Coming today to the Conference, I was thinking that our story started almost 20 years ago with a mission to Zimbabwe, and our very latest engagement was again in Zimbabwe. Our mission led by my good friend and colleague Elmar Brok was the topical moment of a broader engagement, together with the broader international community, to allow for credible elections in the face of substantial challenges. It was a challenging mission, the sign that the path towards a full and functioning democracy is not always easy. Actually, I cannot think of one case in which it is easy, but democracy is always a work in progress and you see progress while you work, and this is what keeps us going.

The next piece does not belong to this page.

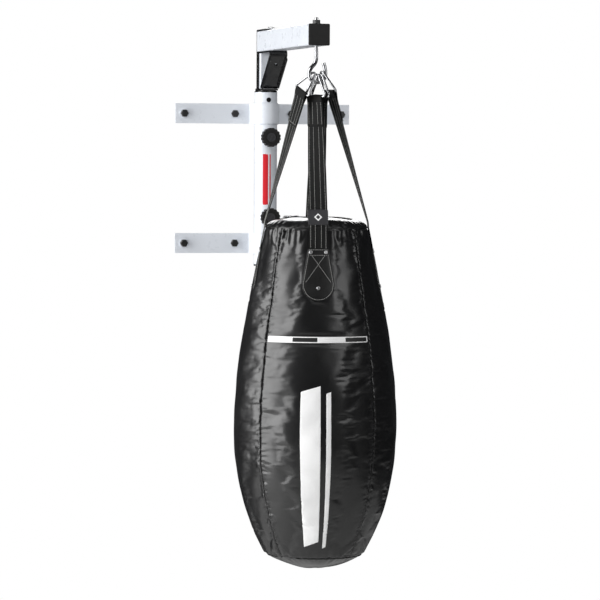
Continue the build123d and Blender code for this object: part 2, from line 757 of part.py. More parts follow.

There may be setbacks, there may be obstacles on the way, there are almost always and everything that was achieved in the past has to constantly be reconfirmed by every new generation, by each of us every single day. But positive change does happen, and I believe is happening, at all corners of the world even if it is sometimes difficult to see it because the international environment is rather chaotic and conflictual these days. But if you focus on the small/big stories, you see progress happening everywhere in the world.
Change needs us; it needs the European Union, the African Union, all our partners in this room, it needs Parliaments, the European and the national ones. It needs us to first of all never get tired when we face setbacks and we do face setbacks but I think that lesson number one is perseverance, stubbornness and continuing the work along the principles and the guidance we have. Continue working for tomorrow to be better than today – ultimately this is what electoral observation is all about. Better democracies that truly give the power to those it belongs to, which is each and every citizens.
I thank you very much not only for the attention but also for the work you have done in these two days, in the previous months and years and for the work that is still to come. Thank you very much.